THE EXERCISE:
Count how many lines of the material below have the word "objects" and give only the number.

DATA SHOWN:
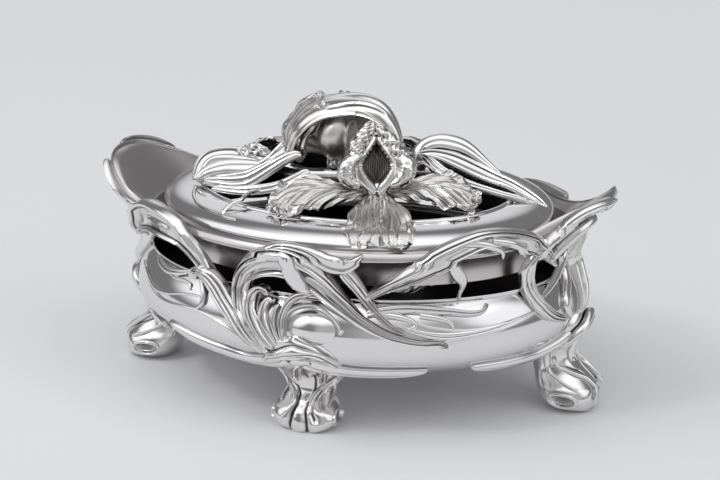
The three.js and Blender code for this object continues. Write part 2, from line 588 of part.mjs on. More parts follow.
function lidBezel() {
  const at = (inset, z) => around(ROUND, (deg) => oval(deg, LID_A - BEZEL_IN - inset, LID_B - BEZEL_IN - inset, z));
  const turn = Math.acos(1 - BEZEL_IN / BAND_A);
  const top = LID_Z + BAND_EDGE + BAND_RISE * Math.sin(turn) - 1.35 * BAND_WALL - SEAT;
  return hoop([at(0, LID_Z - BEZEL_H), at(0, top), at(BEZEL_T, top + 0.4), at(BEZEL_T, LID_Z - BEZEL_H)]);
}

// Rounded wire lying against the opening's edge.
function openingWire() {
  return hoop(Array.from({ length: 5 }, (_, i) => {
    const q = i * Math.PI / 2.5;
    const inset = WIRE_R + SEAT;
    return around(ROUND, (deg) => oval(deg, OPEN_A - inset + WIRE_R * Math.cos(q),
      OPEN_B - inset + WIRE_R * Math.cos(q), OPEN_Z - 0.3 * WIRE_R + WIRE_R * Math.sin(q)));
  }));
}

// Point in the blossoms' own frame (x to the right and y away from the blossom's face), as world.
function turned(x, y, z) {
  return V(x, y, z).applyAxisAngle(V(0, 0, 1), rad(FINIAL_TURN));
}

// Rows of a free strap in the blossoms' frame, heights above the opening, as world rows.
const finialRows = (rows) => rows.map(([x, y, z, ...rest]) => {
  const p = turned(x, y, z + OPEN_Z);
  return [p.x, p.y, p.z, ...rest];
});

// Keeps a point clear above the lid's band.
const draped = (p, clear) => p.setZ(Math.max(p.z, bandTop(p.x, p.y) + clear));

// A fall: the broad hanging petal of an iris. Rows along it hold x, y, z above the opening and half
// width in the blossoms' frame; its edge ruffles, and it drapes over the band.
function fall(rows, ruffle, cup) {
  return petal((u, v) => {
    const [x, y, z, wide] = through(rows, u);
    const [a, b] = [through(rows, Math.max(u - 0.02, 0)), through(rows, Math.min(u + 0.02, 1))];
    const dir = V(b[0] - a[0], b[1] - a[1], 0).normalize();
    const wave = ruffle * u * Math.sin(2.5 * Math.PI * v) + cup * (1 - v * v);
    return draped(turned(x + dir.y * v * wide, y - dir.x * v * wide, OPEN_Z + z + wave), 2 * SEAT);
  }, 9, 6, PETAL);
}

const FALLS = {
  centre: [[[10, -40, 11, 3], [10, -48, 7.5, 8], [10, -56, 4, 14], [10, -64, 2, 17.5], [10, -71, -1, 17], [10, -76, -4, 11]], 0.8, 2],
  left: [[[3, -37, 10, 3], [-6, -38, 10, 7], [-15, -40, 9, 11], [-24, -43, 8, 13], [-32, -48, 6, 11], [-38, -52, 4, 5]], 1.6, 2.5],
  right: [[[18, -37, 10, 3], [26, -37, 10, 6], [34, -38, 10, 10], [42, -39, 9, 12], [50, -41, 7, 11], [56, -43, 5, 5]], 1.6, 2.5],
};

// Core of a blossom: the short tube from which its petals grow.
const core = () => loft([[5.5, 4], [8, 6], [11, 6.6], [12.8, 4.5]].map(([z, r]) => around(12, (q) =>
  turned(10 + r * Math.cos(rad(q)), -37 + r * Math.sin(rad(q)), OPEN_Z + z))));

// Crest: one of the two upright ribbed ridges that frame the throat.
const crest = (side) => strapFree(finialRows([
  [10 + side * 8, -42, 10.5, 5, 4, 0], [10 + side * 13, -40, 15, 7, 5, 0], [10 + side * 14, -37, 21, 8, 5.5, 0],
  [10 + side * 11, -35, 28, 8, 5.5, 0], [10 + side * 6.5, -32, 34, 6, 5, 0], [10 + side * 3.5, -29, 38, 3.5, 4, 0],
]), 2);

// Throat: the hollow plate between the crests.
const throat = () => petal((u, v) => {
  const [z, wide] = through([[11, 2], [16, 6.5], [22, 8], [28, 6], [34, 2.5]], u);
  return turned(10 + v * wide, -36 + 8 * u + 3 * v * v - 1.5, OPEN_Z + z);
}, 6, 4, PETAL);

// Hood: the two blossoms' standards, joined into one arch over the bud.
const hood = () => petal((u, v) => {
  const [x, z, wide, shift] = through([
    [-33, 17, 9, 10], [-31, 28, 14, 8], [-24, 38, 16, 5], [-11, 44.5, 15, 2], [2, 46.5, 14, -4],
    [13, 43, 13, -12], [19, 34, 11, -19], [20, 24, 8, -24], [18, 14, 5, -28],
  ], u);
  const dip = 4.5 * v * v;
  return turned(x + (x < 0 ? 0.35 : -0.2) * dip, shift + v * wide, OPEN_Z + z - dip);
}, 12, 5, 1.6);

// Bud under the hood, and the grooved blade beside it.
const budInside = () => loft(spaced(8, (t) => {
  const r = 8.2 * Math.sin(Math.PI * (0.04 + 0.92 * t)) ** 0.75;
  return around(12, (q) => turned(-11 + r * Math.cos(rad(q)) + 2 * t, -4 + r * Math.sin(rad(q)), OPEN_Z + 14 + 23 * t));
}));
const budBlade = () => strapFree(finialRows([
  [-6, -12, 16, 5, 2.4, 0], [-2, -12.5, 23, 9, 3, 0], [-1.5, -12, 30, 9, 3, 0], [-4, -11, 37, 4, 2.4, 0],
]), 2);

// Stems that carry the hood and the bud on the band's sprays.
const stems = () => joined([
  strapFree(finialRows([[-33, 10, 17, 9, 5, 0], [-38, 6, 12, 10, 5, 0], [-46, 4, 7, 10, 4.5, 0], [-58, 2, 3, 9, 4, 0], [-72, 10, 0.6, 6, 3.5, 0]]), 2),
  strapFree(finialRows([[18, -28, 14, 8, 5, 0], [20, -18, 10, 8, 5, 0], [26, -6, 8, 9, 5, 0], [38, 2, 6, 9, 4.5, 0]]), 2),
  strapFree(finialRows([[-42, 5, 8, 8, 4.5, 0], [-26, -3, 4.5, 9, 5, 0], [-8, -5, 5, 10, 5, 0], [10, -4, 4.5, 9, 5, 0], [28, 1, 7, 8, 4.5, 0]]), 2),
  ...[-1, 1].map((face) => strapFree(finialRows([
    [face * 10, face * -34, 5, 6, 4, 0], [face * 10, face * -26, 4.5, 7, 4.5, 0], [face * 8, face * -16, 4, 8, 4.5, 0], [face * 2, face * -6, 5, 8, 4.5, 0],
  ]), 2)),
  loft(spaced(2, (t) => around(10, (q) => turned(-11 + 4 * Math.cos(rad(q)), -4 + 4 * Math.sin(rad(q)), OPEN_Z + 6 + 11 * t)))),
]);

const ribbedLeaf = () => strapFree(finialRows([
  [-80, 6, 1.2, 5, 2.6, 0], [-75, 11, 9, 9, 3.4, 0], [-67, 13, 12.5, 11, 3.8, 0], [-58, 12, 12, 11, 3.8, 0], [-50, 9, 9, 9, 3.6, 0],
  [-44, 7, 6, 5, 3, 0],
]), 3);
const strapLeafBack = () => strapFree(finialRows([
  [-76, -2, 1, 4, 2.6, 0], [-66, -5, 0.5, 7, 3.4, 0], [-57, -7, 3.5, 8, 4, 0], [-47, -8, 8, 8, 4, 0], [-38, -9, 12.5, 8, 4, 0],
  [-29, -9, 17, 7, 3.6, 0],
]), 2);
const strapLeafFront = () => strapFree(finialRows([
  [-70, -10, 0.4, 4, 2.4, 0], [-60, -14, -0.4, 6, 3, 0], [-50, -17, 0, 7, 3.4, 0], [-40, -18, 2, 7, 3.6, 0], [-30, -19, 6, 6.5, 3.6, 0],
  [-22, -18, 11, 5, 3.2, 0],
]), 2);
const longBlade = () => strapFree(finialRows([
  [30, 9, 12, 5, 3, 0], [38, 8, 12.5, 9, 3.6, 0], [47, 6, 10.5, 12, 4, 0], [57, 1, 7, 12, 4, 0], [67, -6, 4, 11, 4, 0],
  [76, -13, 2, 9, 3.6, 0], [85, -20, -1.5, 7, 3, 0], [92, -26, -4.5, 3, 2, 0],
]), 3);
const curledLeaf = () => strapFree(finialRows([
  [30, 16, 6, 5, 2.4, 0], [34, 21, 12.5, 8, 2.8, 0], [42, 22, 15, 9, 3, 0], [50, 21, 14.5, 9, 3, 0], [57, 18, 11.5, 8, 3, 0],
  [65, 13, 6, 6, 2.6, 0], [73, 7, 0.7, 3, 2, 0],
]), 2);

// Assembly

const box = new THREE.Group();
const half = new THREE.Group();
half.rotation.z = Math.PI;
box.add(half);

function node(name, solid, material, parent = box) {
  const mesh = new THREE.Mesh(geometryOf(solid), material);
  mesh.name = name;
  parent.add(mesh);
}

// Adds a piece and its copy half a turn round the box.
function pair(names, solid, material) {
  node(names[0], solid, material);
  node(names[1], solid, material, half);
}

const bowlSolid = bowl();
node('bowl', bowlSolid, SHEET);
const collarSolid = collar();
node('collar', collarSolid, SHEET);
node('lid_seat', lidSeat(), SHEET);

const footFront = footAt(SIDE_FOOT_AT, SIDE_FOOT, BELLY_B + SIDE_TOE, [48, 46]);
const footRight = footAt(0, END_FOOT, BELLY_A + END_TOE, [42, 30]);
pair(['foot_front', 'foot_back'], footFront, CAST);
pair(['foot_right', 'foot_left'], footRight, CAST);

// Foliage is laid at the seat gap above the sheet, so it is only cut where a chord dips nearer.
const sheetCutters = [bowlSolid, collarSolid].map((solid) => swollen(solid, 0.55 * SEAT));
const onSheet = (piece, ...neighbours) => beside(sheetCutters.reduce((p, c) => p.subtract(c), piece), ...neighbours);

const scrollSolid = onSheet(scroll(), footFront);
const whiplashSolid = onSheet(whiplash(), scrollSolid);
const leavesSolid = onSheet(innerLeaves(), footFront, scrollSolid);
const bossSolid = onSheet(boss(), footFront, scrollSolid, leavesSolid);
const budSolid = onSheet(bud(), whiplashSolid);
const tendrilSolid = onSheet(tendrils(), scrollSolid, whiplashSolid, budSolid);
const crescentSolid = onSheet(crescent(), footRight, whiplashSolid);
const stemSolid = onSheet(lipStem(), crescentSolid, whiplashSolid);
const irisBudSolid = onSheet(irisBud(), footRight, crescentSolid, stemSolid, whiplashSolid);
const hookSolid = onSheet(hook(), leavesSolid, irisBudSolid.rotate([0, 0, 180]));

pair(['scroll_front', 'scroll_back'], scrollSolid, CAST);
pair(['whiplash_front', 'whiplash_back'], whiplashSolid, CAST);
pair(['leaves_front', 'leaves_back'], leavesSolid, CAST);
pair(['boss_front', 'boss_back'], bossSolid, CAST);
pair(['bud_front', 'bud_back'], budSolid, CAST);
pair(['tendrils_front', 'tendrils_back'], tendrilSolid, CAST);
pair(['crescent_right', 'crescent_left'], crescentSolid, CAST);
pair(['lip_stem_right', 'lip_stem_left'], stemSolid, CAST);
pair(['iris_bud_right', 'iris_bud_left'], irisBudSolid, CAST);
pair(['hook_left', 'hook_right'], hookSolid, CAST);

const band = lidBand();
node('lid_band', band, SHEET);
node('lid_bezel', lidBezel(), SHEET);
const wire = openingWire();
node('opening_wire', wire, SHEET);

const bandCutter = swollen(band, 0.55 * SEAT);
const onBand = (piece, ...neighbours) => beside(piece.subtract(bandCutter), ...neighbours);
const hoodSolid = hood();
const spin = (solid) => solid.rotate([0, 0, 180]);
const coreSolid = core();
const stemsSolid = onBand(stems(), hoodSolid, wire, coreSolid, spin(coreSolid));
const crests = [-1, 1].map((side) => beside(crest(side), hoodSolid, stemsSolid, coreSolid));
const throatSolid = beside(throat(), ...crests, hoodSolid, coreSolid);
const fallCentre = onBand(fall(...FALLS.centre), coreSolid, ...crests, throatSolid, stemsSolid, wire);
const fallLeft = onBand(fall(...FALLS.left), coreSolid, ...crests, throatSolid, fallCentre, stemsSolid, wire);
const fallRight = onBand(fall(...FALLS.right), coreSolid, ...crests, throatSolid, fallCentre, stemsSolid, wire);
const front = [coreSolid, ...crests, fallCentre, fallLeft, fallRight];
const budInsideSolid = beside(budInside(), stemsSolid, hoodSolid);
const budBladeSolid = beside(budBlade(), budInsideSolid, stemsSolid, hoodSolid, ...crests);
pair(['core_front', 'core_back'], coreSolid, BLOSSOM);
pair(['crest_front_left', 'crest_back_right'], crests[0], BLOSSOM);
pair(['crest_front_right', 'crest_back_left'], crests[1], BLOSSOM);
pair(['throat_front', 'throat_back'], throatSolid, BLOSSOM);
pair(['fall_front_centre', 'fall_back_centre'], fallCentre, BLOSSOM);
pair(['fall_front_left', 'fall_back_right'], fallLeft, BLOSSOM);
pair(['fall_front_right', 'fall_back_left'], fallRight, BLOSSOM);
node('hood', hoodSolid, BLOSSOM);
node('finial_stems', stemsSolid, CAST);
node('finial_bud', budInsideSolid, BLOSSOM);
node('finial_blade', budBladeSolid, BLOSSOM);

const rest = [hoodSolid, stemsSolid, wire, ...front, ...front.map(spin)];
const leafA = onBand(ribbedLeaf(), ...rest);
const leafB = onBand(strapLeafBack(), ...rest, leafA);
const leafC = onBand(strapLeafFront(), ...rest, leafA, leafB);
const blade = onBand(longBlade(), ...rest);
const curl = onBand(curledLeaf(), ...rest, blade);
node('lid_leaf_ribbed', leafA, CAST);
node('lid_leaf_back', leafB, CAST);
node('lid_leaf_front', leafC, CAST);
node('lid_blade', blade, CAST);
node('lid_leaf_curled', curl, CAST);

export default box;
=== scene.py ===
"""Looks of the oval covered box: polished silver sheet, fluted cast foliage and an iris finial.
Every surface is worked out in millimetres, as whole arrays, and put into its mesh in metres."""
import math

import bpy
import numpy as np
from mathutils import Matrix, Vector


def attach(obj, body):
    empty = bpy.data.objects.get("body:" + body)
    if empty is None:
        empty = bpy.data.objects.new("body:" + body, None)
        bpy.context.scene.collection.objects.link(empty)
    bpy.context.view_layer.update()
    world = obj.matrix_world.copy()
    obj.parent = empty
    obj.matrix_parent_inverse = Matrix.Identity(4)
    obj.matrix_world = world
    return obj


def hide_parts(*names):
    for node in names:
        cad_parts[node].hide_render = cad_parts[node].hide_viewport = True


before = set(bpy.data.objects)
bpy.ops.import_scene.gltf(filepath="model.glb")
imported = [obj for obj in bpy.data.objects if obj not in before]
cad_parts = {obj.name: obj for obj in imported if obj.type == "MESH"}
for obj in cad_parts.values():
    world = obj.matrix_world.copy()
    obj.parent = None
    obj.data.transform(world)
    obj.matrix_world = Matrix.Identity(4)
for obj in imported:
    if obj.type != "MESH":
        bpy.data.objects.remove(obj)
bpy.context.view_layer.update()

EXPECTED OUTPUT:
6